The chairman of the adaptation committee of the Climate Change Advisory Council, Maynooth professor Peter Thorne, said: “We need to get moving from plans on paper to shovels in the ground to make us prepared for the actions of climate change.
“How quickly do we forget Storm Éowyn, the heatwave and drought of 2018, or the ‘beast from the east’ in 2018? We have to be resilient to all kinds of things.
“We have to be ready for what the weather throws at us, and the trouble is that we are loading the dice, we are giving steroids to the weather, so the weather is landing stronger and stronger punches.”
The Climate Council’s report warns that “protecting people, infrastructure, and the economy will require sustained investment in climate resilience, alongside co-ordinated policy and long-term planning”.
It’s not being given the priority that it should be. If it is an emergency — and it is from any objective scientific perspective — we should be over-achieving the carbon budgets, not under-achieving.

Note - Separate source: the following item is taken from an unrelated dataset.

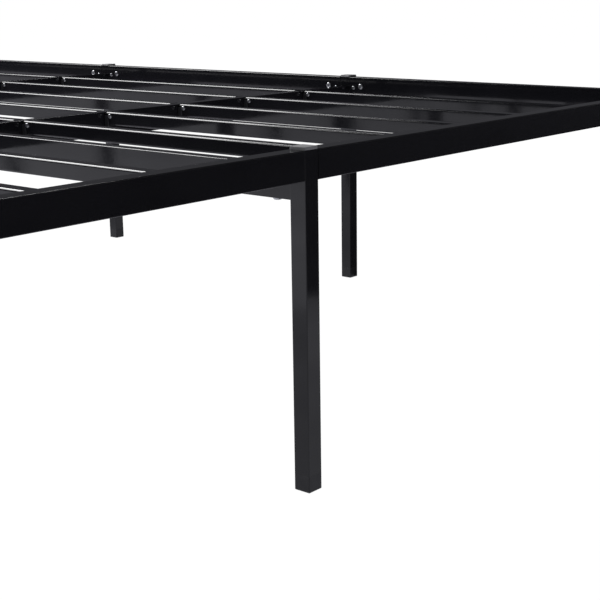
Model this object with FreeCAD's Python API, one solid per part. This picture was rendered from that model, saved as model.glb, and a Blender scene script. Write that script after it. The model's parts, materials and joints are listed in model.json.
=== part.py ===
import FreeCAD, Part
import os

# Platform bed frame of square and rectangular steel tube that bolts together.
# Millimetres. Origin on the floor under the middle of the bed, +Z up, +Y from the foot to the
# head, +X to the right of someone who looks from the foot to the head.

# Driving dimensions
bed_width = 1800.0
bed_length = 2000.0
rail_top = 389.0            # floor to the top of the outer rails
inner_row = 342.0           # middle of the bed to each of the two inner rows of posts
post_size = 22.0            # square tube of the twelve posts
post_wall = 1.2
rail_depth = 22.0           # outer rails, across
rail_height = 33.5
rail_wall = 1.2
slat_width = 20.0
slat_height = 19.5
slat_wall = 1.0
slat_drop = 17.0            # slat tops below the rail tops
slats_per_side = 5          # rows of slats on each side of the centre beam
middle_spacing = 128.0      # middle of the bed to the first row
slat_pitch = 157.0          # from there out to the side rails
beam_depth = 18.0           # centre beam and cross rails, across
beam_height = 37.5
beam_drop = 1.0             # centre beam's top below the slat tops
tube_corner = 1.0           # outside corner radius of posts, rails, cross rails and beams
slat_corner = 2.4
butt_gap = 0.5              # between a rail's cut end and the post it meets
slat_end_gap = 3.5          # between a slat's cut end and the face it runs to
fit_clearance = 0.3         # around a tongue or a plug in its tube, and inside a collar

cap_height = 3.4
cap_plug_depth = 12.0
cap_edge = 0.6
foot_height = 20.0
foot_plug_depth = 15.0
foot_chamfer = 0.8
plug_wall = 2.0

tongue_length = 45.0
tongue_wall = 1.5
plug_length = 30.0          # of a slat bracket's plug, from the face that it is on
plate_thickness = 1.5
collar_length = 8.0         # of a slat bracket's collar, from the face that it is on
collar_wall = 1.2
collar_drop = 4.5           # slat top to the collar's upper edge

bolt_radius = 3.0
bolt_head_radius = 5.2
bolt_head_height = 3.0
bolt_shank = 11.0
bolt_hole_radius = 3.3
bolt_offset = 27.5          # post face to bolt axis
socket_across = 4.0
socket_depth = 2.0
nut_across = 10.0
nut_height = 5.0
screw_radius = 2.0
screw_head_radius = 3.4
screw_head_height = 2.2
screw_shank = 6.0
screw_hole_radius = 2.1
rail_screw_offset = 10.0    # post face to the small screw beside the bolt
rail_screw_drop = 3.0       # bolt axis down to that screw's axis
slat_screw_inset = 8.0      # slat end to screw axis
slat_screw_drop = 6.0       # slat top to screw axis
cross_slot = (3.6, 0.9, 1.0)    # length, width and depth of each stroke of a screw's cross

# Worked out from the driving dimensions
half_post = post_size / 2
post_x = bed_width / 2 - half_post
post_y = bed_length / 2 - half_post
rows = (-post_y, -inner_row, inner_row, post_y)
slat_top = rail_top - slat_drop
slat_middle = slat_top - slat_height / 2
slat_bottom = slat_top - slat_height
rail_middle = rail_top - rail_height / 2
beam_middle = slat_top - beam_drop - beam_height / 2
cross_rail_middle = slat_top - beam_height / 2
side_inner_face = bed_width / 2 - rail_depth
end_inner_face = bed_length / 2 - rail_depth
inner_face = inner_row - beam_depth / 2
outer_face = inner_row + beam_depth / 2
slat_bays = ((-end_inner_face, -outer_face), (-inner_face, inner_face), (outer_face, end_inner_face))

V = FreeCAD.Vector
directions = {"x": V(1, 0, 0), "y": V(0, 1, 0), "z": V(0, 0, 1)}
up = directions["z"]


def export(name, solids):
    """Write one node: a single solid, or a group of separate solids."""
    shape = solids[0] if len(solids) == 1 else Part.makeCompound(solids)
    shape.exportStep(f"parts/{name}.step")


def bar(centre, size, corner, axis):
    """Solid bar with its four long edges, those along axis, rounded."""
    solid = Part.makeBox(*size, centre - V(*size) / 2)
    along = directions[axis]
    long_edges = [edge for edge in solid.Edges if abs(edge.tangentAt(0).dot(along)) > 0.99]
    return solid.makeFillet(corner, long_edges)


def tube(centre, size, corner, wall, axis):
    """Open-ended tube along axis."""
    bore = [side - 2 * wall for side in size]
    bore["xyz".index(axis)] += 4 * wall
    return bar(centre, size, corner, axis).cut(bar(centre, bore, max(corner - wall, 0.4), axis))


def tube_between(start, end, across, corner, wall, gap):
    """Tube from one point to another along X or Y, a gap short of each; across is (depth, height)."""
    axis = "x" if abs(end.x - start.x) > abs(end.y - start.y) else "y"
    length = (end - start).Length - 2 * gap
    depth, height = across
    size = (length, depth, height) if axis == "x" else (depth, length, height)
    return tube((start + end) / 2, size, corner, wall, axis)


def stand(solid, place, outward):
    """Copy of a fastener made along +Z, with its head turned to face outward."""
    copy = solid.copy()
    copy.Placement = FreeCAD.Placement(place, FreeCAD.Rotation(up, outward))
    return copy


def hole(place, outward, radius, depth):
    """Cylinder that cuts a fastener's hole from just outside a wall to depth behind it."""
    return Part.makeCylinder(radius, depth + 1, place + outward, -outward)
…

Carbon budgets, which allocate emissions ceilings to the likes of motorists, households, farmers, businesses, and industry in five-year cycles, aimed to reduce emissions by 4.8% a year from 2021 to 2025 under the first block, while the 2026-2030 budget will increase that annual reduction target to 8.3%. Current data shows such milestones are way off course.
Prof Thorne said successive governments have not taken steps to offset the impacts of climate change.
“We must shift from reacting to extreme weather events to anticipating and preparing for them.”
He also criticised the lack of urgency in expanding public transport facilities, including the Cork Luas.
“Look at Amsterdam, look at Copenhagen, look more recently at Paris — these are cities that have transformed their transport systems to become almost zero-car dependent.”
He pointed out that the council had written to the transport minister Darragh O’Brien in February to raise concerns about growing congestion in Irish cities.
The correspondence told Mr O’Brien such congestion was resulting “in huge levels of public frustration, increased transport emissions, significant loss of economic productivity and negative impacts on public health and quality of life for people stuck in prolonged traffic.”
The Climate Council report is also calling on Ireland to reduce its dependency on fossil fuels.
It adds: “Our continued reliance on economically volatile imported fossil fuels leaves households, communities and businesses acutely vulnerable to shocks such as the current conflict in the Middle East.”